Earthquake Wreaks Havoc in Turkey and Syria

Photo Credit: Murad Sezer

By Harshita Devavarapu
Staff Writer

In the early hours of February 6th 2023, a major earthquake of 7.8 magnitude hit the town of Gaziantep. Located in southeastern Turkey, near the Syrian border, Gaziantep and the surrounding areas were reduced to rubble in the wake of the earthquake and intense aftershocks. 
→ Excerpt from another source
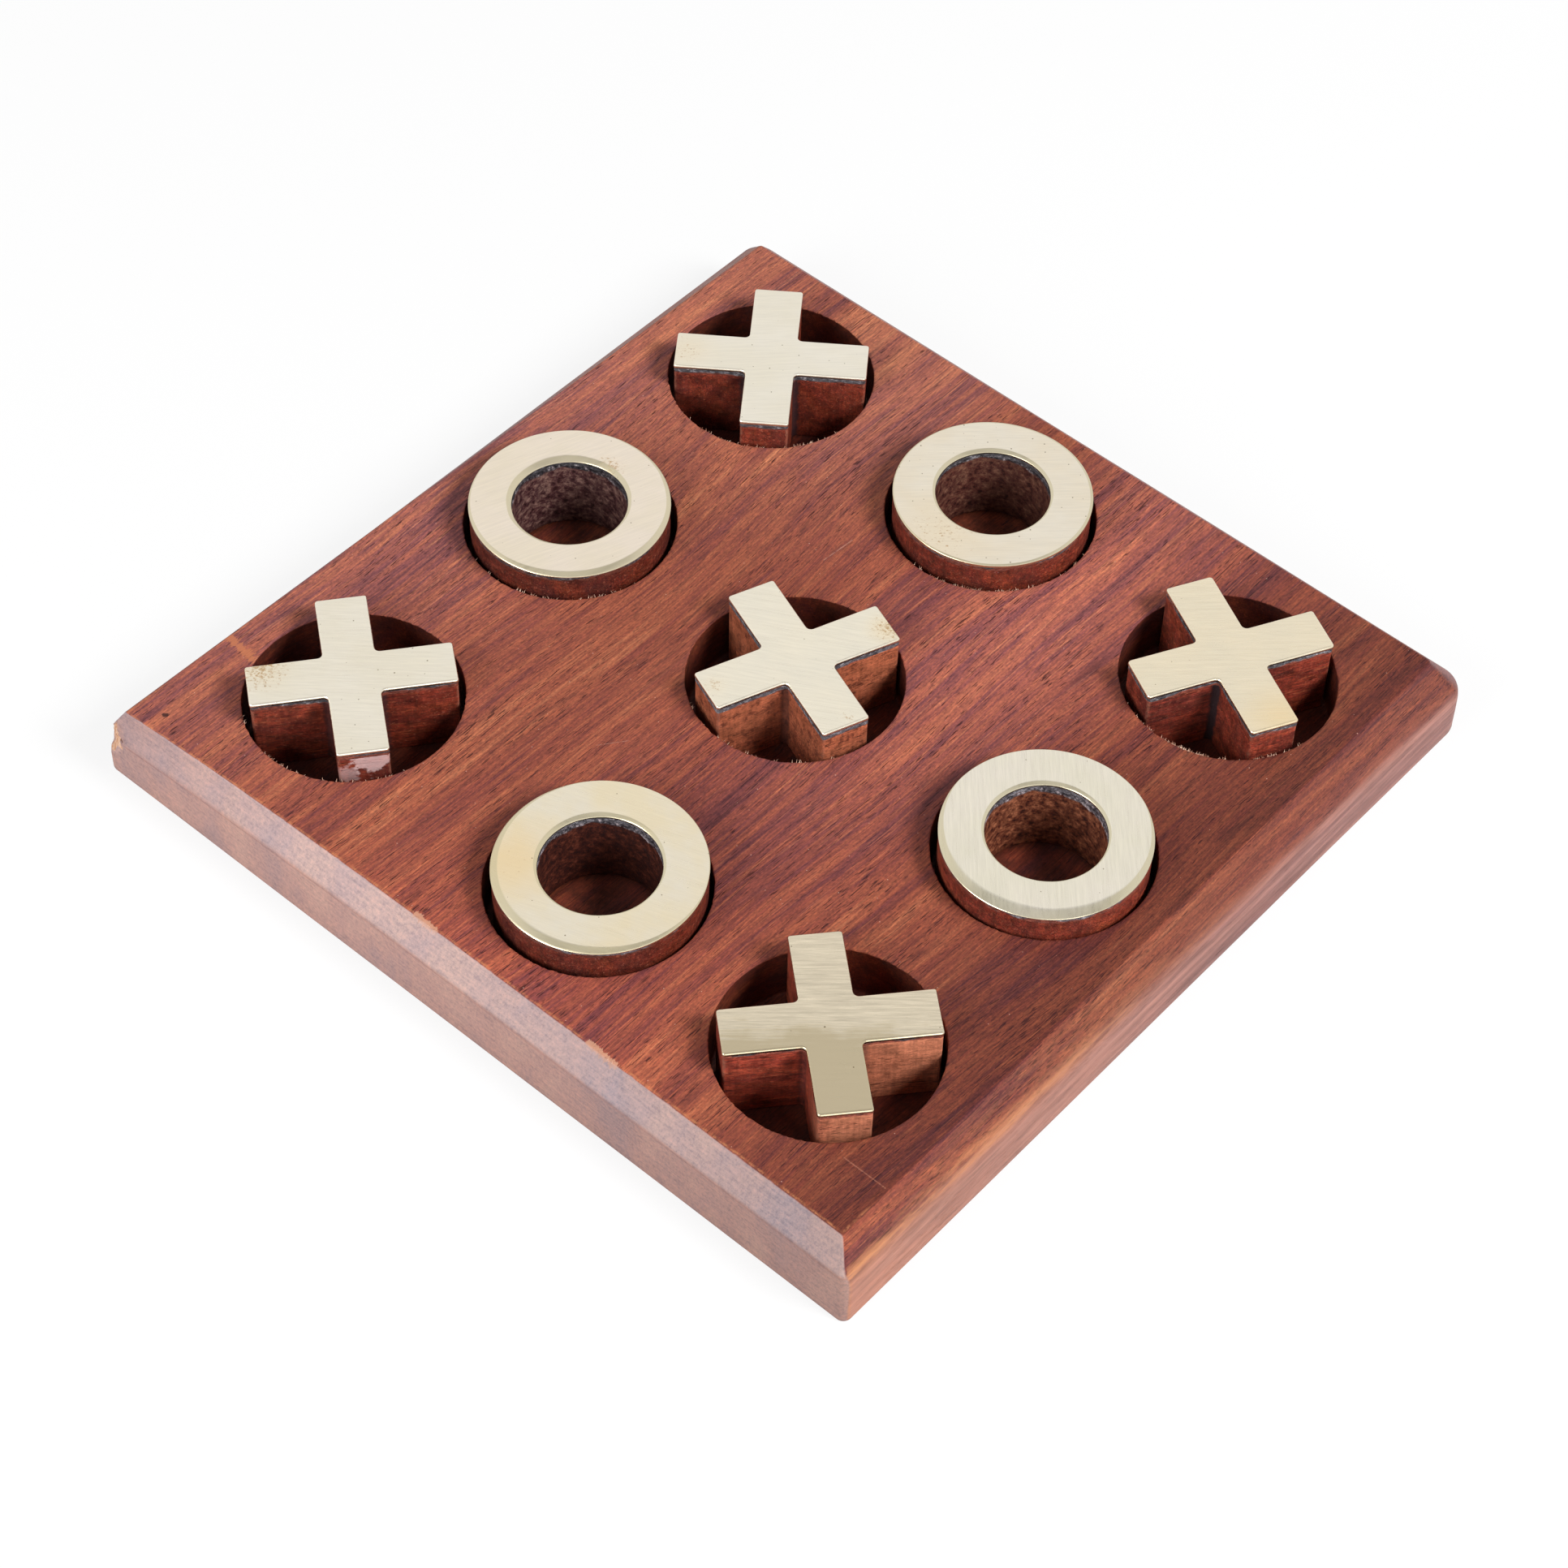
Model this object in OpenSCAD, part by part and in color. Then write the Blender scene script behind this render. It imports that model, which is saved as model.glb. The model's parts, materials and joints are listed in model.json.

This particular earthquake was caused by the Arabian plate sliding past the Anatolian tectonic plate. According to Michael Steckler from Columbia University, the entire nation of Turkey is getting pushed to the west as the Arabian plate is moving north towards Eurasia. This region has experienced earthquakes of this scale before in 1138 CE and then again in 1999; both incidents resulted in mass casualties. Even though they could not have predicted when the earthquake would hit, Fatih Bulut– an academic researcher in the Geodesy department at the Bogazici University in Istanbul–  had been expecting one soon since it had been around 2 decades since the last one. 

Professor Joanna Walker from the University College of London stated that there was only one other earthquake of this magnitude in the last decade. However, there are a number of factors that exacerbated the devastation in Gaziantep. The earthquake hit in the early hours of Monday while people were still in bed– meaning that few people could get to safety in time. Moreover, considering that the last time a disaster like this occurred in this region was 200 years ago, there was little to no disaster preparedness as well as patchy earthquake-resistant infrastructure.
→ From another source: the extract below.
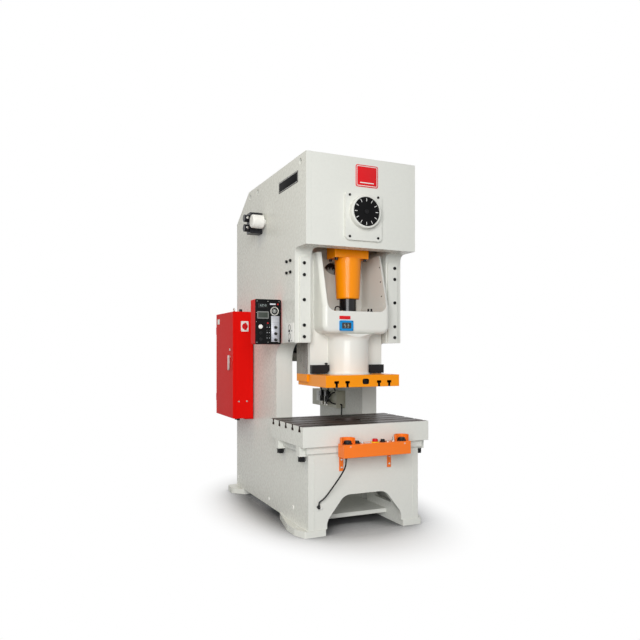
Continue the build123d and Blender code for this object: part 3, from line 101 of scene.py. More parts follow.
def new_group(name, inputs, outputs):
    """A shader group with named sockets: inputs are (name, default), outputs are (name, kind)."""
    group = bpy.data.node_groups.new(name, "ShaderNodeTree")
    for socket, default in inputs:
        kind = "NodeSocketColor" if isinstance(default, tuple) else "NodeSocketFloat"
        made = group.interface.new_socket(socket, in_out="INPUT", socket_type=kind)
        made.default_value = default
    for socket, kind in outputs:
        group.interface.new_socket(socket, in_out="OUTPUT", socket_type="NodeSocket" + kind)
    return group, group.nodes.new("NodeGroupInput"), group.nodes.new("NodeGroupOutput")


def place_group(tree, group, inputs):
    """The group in a material, with this material's own values."""
    return add(tree, "Group", inputs, node_tree=group)


def srgb(red, green, blue):
    """A colour as a painter names it, 0 to 255, in the linear values that shaders use."""
    return tuple((c / 255) ** 2.2 for c in (red, green, blue)) + (1.0,)


def blend(tree, factor, first, second, mode="MIX"):
    """One colour mixed into another."""
    pairs = ((0, factor), (6, first), (7, second))
    return add(tree, "Mix", pairs, data_type="RGBA", blend_type=mode).outputs[2]


def object_noise(tree, scale, detail=2.0, stretch=None):
    """Noise that sticks to the object, at a scale in repeats per metre."""
    vector = add(tree, "TexCoord").outputs["Object"]
    if stretch:
        vector = add(tree, "Mapping", (("Vector", vector), ("Scale", stretch))).outputs[0]
    pairs = (("Vector", vector), ("Scale", scale), ("Detail", detail))
    return add(tree, "TexNoise", pairs).outputs[0]


def calculate(tree, operation, first, second):
    """One step of arithmetic with two values."""
    return add(tree, "Math", ((0, first), (1, second)), operation=operation).outputs[0]


def ranged(tree, value, low, high, new_low, new_high, shape="LINEAR"):
    """A value carried from one range to another; SMOOTHSTEP leaves no visible border at its ends."""
    pairs = ((0, value), (1, low), (2, high), (3, new_low), (4, new_high))
    return add(tree, "MapRange", pairs, interpolation_type=shape).outputs[0]


print("white enamel is", [round(c, 3) for c in srgb(227, 228, 221)])

# %% [markdown]
# ## Sprayed paint
# Machine enamel is sprayed over filler, so its colour drifts a little from place to place, it has
# a fine orange peel that breaks up reflections, and dust settles on what faces up.
# A picture of paint could be wrapped round the parts, but procedural noise in object space needs
# no unwrapping and has the same scale on a small box and on a side plate two metres tall.

# %% Group: sprayed paint
def build_sprayed_paint():
    group, given, result = new_group(
        "Sprayed paint",
        (("Colour", (0.8, 0.8, 0.8, 1.0)), ("Drift", 0.06), ("Dust", 0.1), ("Gloss", 0.3)),
        (("Colour", "Color"), ("Roughness", "Float"), ("Height", "Float")),
    )
    broad = object_noise(group, 1.6, 1.0)
    patches = ranged(group, broad, 0.15, 0.85, 0.0, 1.0, "SMOOTHSTEP")
    drift = calculate(group, "MULTIPLY", patches, given.outputs["Drift"])
    drifted = blend(group, drift, given.outputs["Colour"], srgb(150, 140, 120), "MULTIPLY")
    normal = add(group, "NewGeometry").outputs["Normal"]
    up = add(group, "SeparateXYZ", ((0, normal),)).outputs[2]
    facing_up = ranged(group, up, 0.6, 1.0, 0.0, 1.0)
    fine = object_noise(group, 45.0, 4.0)
    specks = ranged(group, fine, 0.45, 0.7, 0.2, 1.0)
    dusty = calculate(group, "MULTIPLY", facing_up, specks)
    dust = calculate(group, "MULTIPLY", dusty, given.outputs["Dust"])
    coloured = blend(group, dust, drifted, srgb(150, 142, 128))
    peel = object_noise(group, 260.0, 1.0)
    rough = calculate(group, "ADD", dust, given.outputs["Gloss"])
    smear = ranged(group, fine, 0.3, 0.7, -0.02, 0.03)
    rougher = calculate(group, "ADD", rough, smear)
    group.links.new(coloured, result.inputs["Colour"])
    group.links.new(rougher, result.inputs["Roughness"])
    group.links.new(peel, result.inputs["Height"])
    return group


sprayed_paint = build_sprayed_paint()
print("group", sprayed_paint.name, [s.name for s in sprayed_paint.interface.items_tree])

# %% [markdown]
# ## Rubbed edges
# Where hands, slings and sheet metal touch a machine, the paint wears through at the edges.
# A bevel shader compares each point's own normal with one that is rounded over the edge: where
# they differ there is an edge. Noise breaks the line up, so that it wears in patches.

# %% Group: rubbed edges
WEAR_REACH = 0.003


def build_rubbed_edges():
    group, given, result = new_group(
        "Rubbed edges", (("Radius", WEAR_REACH), ("Amount", 0.5)), (("Mask", "Float"),)
    )
    rounded = add(group, "Bevel", (("Radius", given.outputs["Radius"]),), samples=4).outputs[0]
    own = add(group, "NewGeometry").outputs["True Normal"]
    compared = add(group, "VectorMath", ((0, rounded), (1, own)), operation="DOT_PRODUCT")
    edge = ranged(group, compared.outputs["Value"], 0.97, 0.80, 0.0, 1.0)
    patches = ranged(group, object_noise(group, 35.0, 5.0), 0.45, 0.6, 0.0, 1.0)
    worn = calculate(group, "MULTIPLY", edge, patches)
    mask = add(group, "Math", ((0, worn), (1, given.outputs["Amount"])), operation="MULTIPLY")
    mask.use_clamp = True
    group.links.new(mask.outputs[0], result.inputs["Mask"])
    return group


rubbed_edges = build_rubbed_edges()
print("group", rubbed_edges.name)

# %% [markdown]
# ## Ground and oiled steel
# A surface grinder leaves fine parallel lines, and oil on them darkens the metal in slow, soft
# patches. The lines are noise that is stretched a hundred times along one direction.

# %% Group: ground steel
def build_ground_lines():
    group, given, result = new_group(
        "Ground lines",
        (("Light", (0.3, 0.3, 0.3, 1.0)), ("Dark", (0.1, 0.1, 0.1, 1.0)), ("Roughness", 0.3)),
        (("Colour", "Color"), ("Roughness", "Float"), ("Height", "Float")),
    )
    lines = object_noise(group, 1.0, 2.0, (5.0, 900.0, 400.0))
    patches = ranged(group, object_noise(group, 4.0, 5.0), 0.35, 0.65, 0.0, 1.0)
    oiled = blend(group, patches, given.outputs["Light"], given.outputs["Dark"])
    streak = ranged(group, lines, 0.3, 0.7, 0.75, 1.1)
    grey = add(group, "CombineXYZ", ((0, streak), (1, streak), (2, streak))).outputs[0]
    colour = blend(group, 1.0, oiled, grey, "MULTIPLY")
    smear = ranged(group, patches, 0.0, 1.0, 0.06, -0.06)
    rough = calculate(group, "ADD", given.outputs["Roughness"], smear)
    group.links.new(colour, result.inputs["Colour"])
    group.links.new(rough, result.inputs["Roughness"])
    group.links.new(lines, result.inputs["Height"])
    return group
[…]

The impacts of the earthquake were devastating for both Turkey and Syria. The total death count has exceeded 15,000. Turkish disaster management agencies put the death toll at 12,391 people and reported that 62,941 others were injured. 1262 deaths and 2285 injuries were reported in government-occupied Syria, while more than 1780 deaths and 2700 injuries were recorded in rebel-occupied Syria. There are also multiple obstacles to foreign aid and rescue workers trying to reach the impacted zones in both Turkey and Syria. While the civil war in Syria has made it difficult for humanitarian aid to reach civilians in rebel-occupied territory, the fire in port Iskenderun, Turkey that burned until Wednesday caused delays in the docking and unloading of resources. 
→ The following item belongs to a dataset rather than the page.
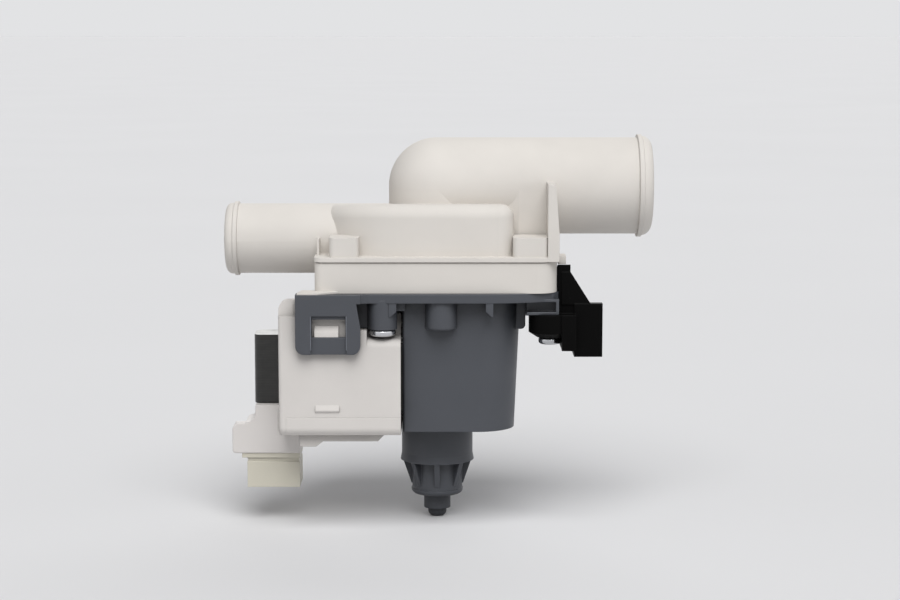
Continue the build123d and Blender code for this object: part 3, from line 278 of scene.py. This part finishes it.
def wound_wire(name, colour, pitch=0.00035):
    """Enamelled wire laid turn by turn along X."""
    m = Nodes(name)
    turn = m.maths("FRACT", m.maths("MULTIPLY", m.one_axis(m.place, "X"), 1 / pitch))
    round_wire = m.maths("ABSOLUTE", m.maths("SUBTRACT", turn, 0.5))
    tone = m.mixed(m.ranged(m.noise(200, 4), 0, 1), scaled(colour, 0.8), scaled(colour, 1.15))
    # Each turn darker towards its sides: painted shade of the round wire and of the crevice
    # between turns
    m.join(m.mixed(m.ranged(round_wire, 0, 1, 0.25, 0.5), tone, scaled(colour, 0.25)),
           m.shader.inputs["Base Color"])
    m.join(m.ranged(m.noise(400, 3), 0.28, 0.42), m.shader.inputs["Roughness"])
    m.shader.inputs["Metallic"].default_value = 0.7
    m.join(m.bump(round_wire, 0.00015, -0.8), m.shader.inputs["Normal"])
    return m.material


def sintered(name, colour, roughness=0.6):
    """Pressed powder, such as a magnet or a porous bearing."""
    m = Nodes(name)
    speckle = m.ranged(m.noise(900, 4), 0, 1)
    m.join(m.mixed(speckle, scaled(colour, 0.75), scaled(colour, 1.4)),
           m.shader.inputs["Base Color"])
    m.join(m.ranged(m.noise(150, 4), roughness - 0.08, roughness + 0.1),
           m.shader.inputs["Roughness"])
    m.shader.inputs["Metallic"].default_value = 0.35
    m.join(m.bump(m.noise(1400, 3), 0.00004, 0.7, m.soft_edges(0.0003)),
           m.shader.inputs["Normal"])
    return m.material


def dress(node_names, material):
    """Gives CAD nodes a material in every slot of their objects."""
    for name in node_names:
        for slot in nodes[name].material_slots:
            slot.material = material


def dress_all():
    """Materials for every node of the pump."""
    # Edges come out lighter and corners darker in these plastics: rubbing and dirt, with painted
    # highlight and painted shade where the factors are strong
    dress(["volute_housing", "volute_base"],
          moulded_plastic("white_housing", white_housing, 0.66, sheen=0.06, dust_and_shade=0.86))
    # Strong darkening near the tab, plate and screw: painted shade
    dress(["coil_cover"], moulded_plastic("white_cover", white_cover, 0.60, sheen=0.15,
                                          dust_and_shade=0.35, dust_and_shade_reach=0.018, dust_and_shade_share=0.95))
    dress(["terminal_housing"], moulded_plastic("white_terminal", white_terminal, 0.45))
    dress(["connector_header"], moulded_plastic("cream_connector", cream, 0.40))
    # Strongly lightened edges and darkened spots under the plate and block: painted highlight and
    # painted shade
    dress(["motor_support"],
          moulded_plastic("gray_support", gray, 0.47, 0.00005, edge=0.0006, wear_and_highlight=2.0, sheen=0.4,
                          dust_and_shade=0.2, dust_and_shade_reach=0.016, dust_and_shade_share=0.95, dust_and_shade_open=0.9))
    # Strongly lightened edges on the black bracket: painted highlight
    dress(["mounting_bracket"],
          moulded_plastic("black_bracket", black, 0.5, 0.00004, edge=0.0006, wear_and_highlight=5.0, sheen=0.05))
    dress(["bearing_holder"], moulded_plastic("dark_holder", scaled(gray, 0.7), 0.5))
    dress(["shaft_driver"], moulded_plastic("black_driver", black, 0.42, wear_and_highlight=2.0))
    dress(["impeller"], moulded_plastic("light_impeller", white_terminal, 0.38))
    dress(["rotor_hub"], moulded_plastic("light_hub", cream, 0.45))
    dress(["front_bobbin", "rear_bobbin"], moulded_plastic("light_bobbin", cream, 0.48))
    dress(["thermal_protector"], moulded_plastic("black_protector", black, 0.45, wear_and_highlight=2.0))
    dress(["front_winding_tape", "rear_winding_tape"],
          moulded_plastic("yellow_tape", tape_yellow, 0.25, 0.00001))
    dress(["housing_seal", "lower_cushion", "upper_cushion", "shaft_seal", "coupling_dampers"],
          rubber("black_rubber"))
    dress(["front_winding", "rear_winding"], wound_wire("copper_wire", copper))
    dress(["stator_core"], laminated_steel("laminated_steel"))
    dress(["housing_screws", "bracket_screw"], bare_metal("zinc_plate", zinc, 0.19, (1, 1, 1)))
    dress(["rotor_shaft"], bare_metal("ground_steel", steel, 0.22))
    dress(["seal_cap", "impeller_clip", "thrust_washers"],
          bare_metal("stainless_sheet", steel, 0.32, (12, 1, 1)))
    dress(["terminal_pins"], bare_metal("tinned_brass", brass, 0.3))
    dress(["lower_bearing", "upper_bearing"], sintered("bearing_metal", scaled(steel, 0.45)))
    dress(["rotor_magnet"], sintered("ferrite", ferrite))


def seen_directly(tree):
    """1 for what the camera sees, also by a reflection, and 0 for light that spreads."""
    path = tree.nodes.new("ShaderNodeLightPath")
    mirrored = tree.nodes.new("ShaderNodeMath")
    mirrored.operation = "MAXIMUM"
    tree.links.new(path.outputs["Is Glossy Ray"], mirrored.inputs[0])
    tree.links.new(path.outputs["Is Transmission Ray"], mirrored.inputs[1])
    seen = tree.nodes.new("ShaderNodeMath")
    seen.operation = "MAXIMUM"
    tree.links.new(path.outputs["Is Camera Ray"], seen.inputs[0])
    tree.links.new(mirrored.outputs[0], seen.inputs[1])
    return seen.outputs[0]


def strip_lines():
    """The thin light lines along both sides of the latch tab's strip, three-sided bars in a
    lighter gray that is a painted highlight of the strip's edges.
    """
    # A lighter gray that stands in for light caught by the strip's edges: painted highlight
    gray_painted_highlight = moulded_plastic("gray_painted_highlight", scaled(gray, 2.6), 0.45)
    back = tab_front + line_depth
    for name, outer, inner in (("strip_line_left", strip_left, strip_left + line_width),
                               ("strip_line_right", strip_right, strip_right - line_width)):
        plan = [(outer, tab_front), (inner, tab_front), (inner, back)]
        points = [(x, y, z) for z in (strip_low, strip_high) for x, y in plan]
        ends = [(0, 1, 2), (5, 4, 3)]
        sides = [(0, 3, 4, 1), (1, 4, 5, 2), (2, 5, 3, 0)]
        mesh = bpy.data.meshes.new(name)
        mesh.from_pydata(points, [], ends + sides)
        mesh.validate()
        mesh.materials.append(gray_painted_highlight)
        line = bpy.data.objects.new(name, mesh)
        bpy.context.scene.collection.objects.link(line)
        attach(line, "body")


def floor():
    """A large pale floor in the tone of the surroundings, which throws less light back."""
    bpy.ops.mesh.primitive_circle_add(vertices=96, radius=floor_radius, fill_type="NGON",
                                      location=(0, 0, floor_height))
    plane = bpy.context.object
    plane.name = "floor"
    m = Nodes("pale_floor")
    shown = m.mixed(m.ranged(m.noise(3, 2), 0, 1), scaled(floor_colour, 0.985), floor_colour)
    m.join(m.mixed(seen_directly(m.tree), scaled(floor_colour, floor_bounce), shown),
           m.shader.inputs["Base Color"])
    m.shader.inputs["Roughness"].default_value = 0.9
    m.shader.inputs["Specular IOR Level"].default_value = 0.1
    plane.data.materials.append(m.material)


def world():
    """An even surround: pale where it is seen, and dim as a light."""
    surround = bpy.data.worlds.new("surround")
    bpy.context.scene.world = surround
    surround.use_nodes = True
    tree = surround.node_tree
    tree.nodes.clear()
    light = tree.nodes.new("ShaderNodeBackground")
    light.inputs["Color"].default_value = surround_light
    shown = tree.nodes.new("ShaderNodeBackground")
    shown.inputs["Color"].default_value = surround_shown
    mix = tree.nodes.new("ShaderNodeMixShader")
    tree.links.new(seen_directly(tree), mix.inputs["Fac"])
    tree.links.new(light.outputs[0], mix.inputs[1])
    tree.links.new(shown.outputs[0], mix.inputs[2])
    output = tree.nodes.new("ShaderNodeOutputWorld")
    tree.links.new(mix.outputs[0], output.inputs["Surface"])


def lamp(name, direction, spread, strength):
    """Soft, even light that comes from a direction; the spread is in degrees."""
    data = bpy.data.lights.new(name, "SUN")
    data.angle = math.radians(spread)
    data.energy = strength
    light = bpy.data.objects.new(name, data)
    light.rotation_euler = Vector(direction).to_track_quat("Z", "Y").to_euler()
    bpy.context.scene.collection.objects.link(light)


def camera():
    """The camera at the photograph's place."""
    data = bpy.data.cameras.new("camera")
    data.lens = camera_lens
    data.sensor_width = camera_sensor
    data.clip_start = 0.01
    data.clip_end = 50
    eye = bpy.data.objects.new("camera", data)
    eye.location = camera_place
    eye.rotation_euler = (math.radians(90 - camera_tilt), 0, 0)
    bpy.context.scene.collection.objects.link(eye)
    bpy.context.scene.camera = eye


dress_all()
strip_lines()
floor()
world()
lamp("key", (0.06, -0.59, 0.81), 45, 2.56)
lamp("right_fill", (1.0, -0.5, 0.45), 60, 0.34)
lamp("left_fill", (-1.0, -0.5, 0.45), 60, 0.22)
lamp("back_fill", (0.3, 1.0, 0.5), 70, 1.0)
camera()
bpy.context.scene.view_settings.view_transform = "Standard"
Turkey’s president Recep Tayyip Erdogan, who is up for reelection in May, is facing criticism for the slow response rate and the delay in rescue operations. Furthermore, Erdogan’s government is facing public suspicion about their attempts to censor the information flow to and from the impacted region. There have been issues with communication networks and access to internet websites like Twitter. While state officials like Vice President Fuat Oktay chalked up the lack of access to technical problems, experts like the internet monitoring group NetBlocks note that the pattern of limitations matched previous forms of censorship. Elon Musk announced on the evening of February 8th that “Twitter has been informed by the Turkish government that access will be reenabled shortly” and Omer Faith Sayan, the deputy minister of transport and infrastructure, mentioned that the social media site had the responsibility of the stopping of disinformation that could lead to mass panic. The nation also continues to face economic shocks on top of the existing steep inflation. The Istanbul stock exchange gave the “volatility” and the “extraordinary price movements” as reasons for the suspension of trading. The stock market has had more than a 20% decrease from January, and the Turkish currency decreased to a record low in value in comparison to the US dollar. 

Furthermore, there are numerous challenges in getting aid into rebel-occupied Syria. Since the government controls the distribution and flow of aid that enters Syria through Damascus, the United Nations has to use the Bab al-Hawa border crossing from Turkey to directly deliver aid into the opposition held areas. Unfortunately, this border crossing has been difficult to access due to the earthquake. While the European Union announced that they will work with the UN Office for the Coordination of Humanitarian Affairs to get aid into all parts of Syria, they are still firm on not lifting sanctions which were placed in response to how al-Assad’s authoritarian regime violently handled protests. Despite requests from Syrian officials like Khaled Hboubati, the head of the Red Crescent, EU spokesperson Balazs Ujvari mentioned that the sanctions will not be lifted as they do not “prohibit the export of food, medicines or medical equipment (to Syria)”. 

Members of the international community are all showing their support in various ways. Turkish Airlines and Pegasus airlines are offering free transportation out of the region. Pegasus airlines said that domestic flights from a number of local airports will be free through the 12th, and Yahya Ustun, the Vice President of Turkish Airlines, announced that they will continue to help with evacuation efforts. Turkish communities in other EU countries like Britain and Germany are raising funds to send back home to help the displaced populations. India, the United States and other countries sent rescue teams and continue to work with the UN to ensure that aid gets delivered into the impacted regions. 

Since it has been a few weeks since the earthquake took place and rescue operations began, information is still being updated.